Children over the age of thirteen are most likely to be frightened by realistic physical harm or threats, molestation or sexual assault and / or threats from aliens or the occult.

Children in this age group are unlikely to be disturbed by anything in this film.

Product placement

The following products are displayed or used in this movie:

  • Donkey Kong and Donkey Kong Jnr
  • Pac Man and Mrs Pac Man
  • Defender
  • Doom 3
  • Centipede
  • Star Wars
  • Ricky’s Hot Sauce
  • Nintendo
  • Atari
  • Coke
  • Starbucks Coffee
  • Volkswagen
  • Twin Galaxies
  • Budweiser
  • Harley Davidson

Sexual references

There are some very mild sexual references in this movie, including:

  • “I wanted the pretty girls to come and say to me ‘hi, I see you’re really good at Centipede’.”  (To be used as a pick-up line).
  • The word “poomtang” was used meaning a female’s private parts.
  • “There’s not very many DDGG’s here; Drop Dead Gorgeous Girls.”

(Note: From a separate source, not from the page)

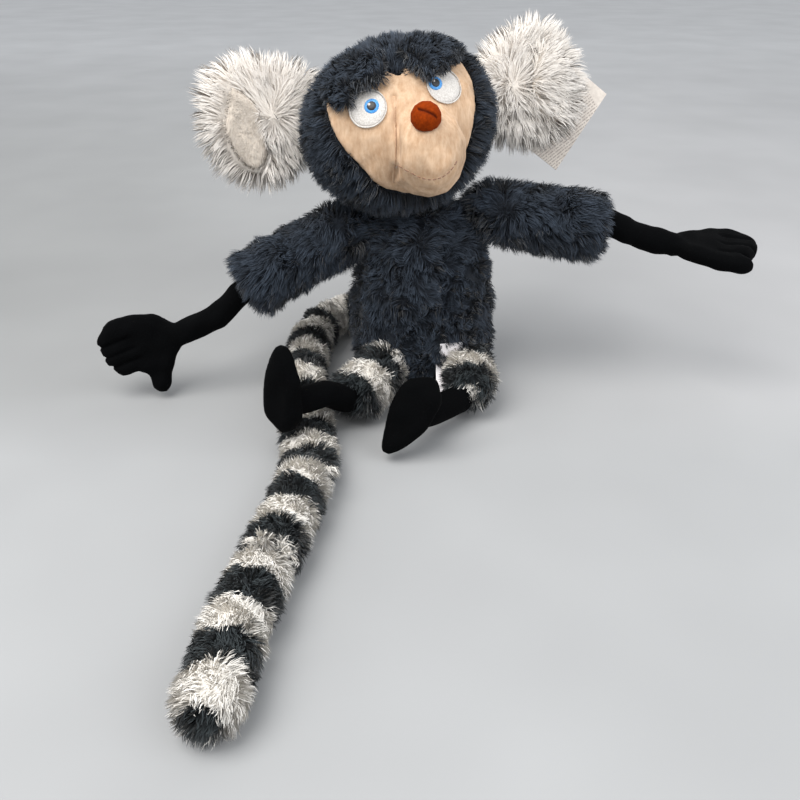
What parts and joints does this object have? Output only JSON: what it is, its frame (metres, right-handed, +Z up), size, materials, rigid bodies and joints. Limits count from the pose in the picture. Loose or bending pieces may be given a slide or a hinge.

Nudity and sexual activity

None of concern.

Use of substances

There is some use of substances in this movie, including:

  • Cigarette smoking
  • Alcohol drinking

Coarse language

There is some coarse language in this movie, including:

  • “Show me a frickin’ nun or a hermit who hasn’t done cards or checkers.”
  • “Some poor bastard out there…”
  • “Wipe my butt.”
  • “…no punk bastard ever got a gnarly piece of poomtang by being sensitive and considerate.”
  • “Go kick some ass.”
  • “When are you going to kick that guy’s arse?”
  • “They’re all BS.”

In a nutshell

The King of Kong is a humorous documentary which includes both directed and archival footage.

The main positive messages from this movie are the importance of persistence and honesty in competition.

This movie could give parents the opportunity to discuss the importance of the family unit and the need to sacrifice one’s own desires for the benefit of the family as a whole.  It also highlights the dangers of video game addiction and its impact on a person’s life and those around them.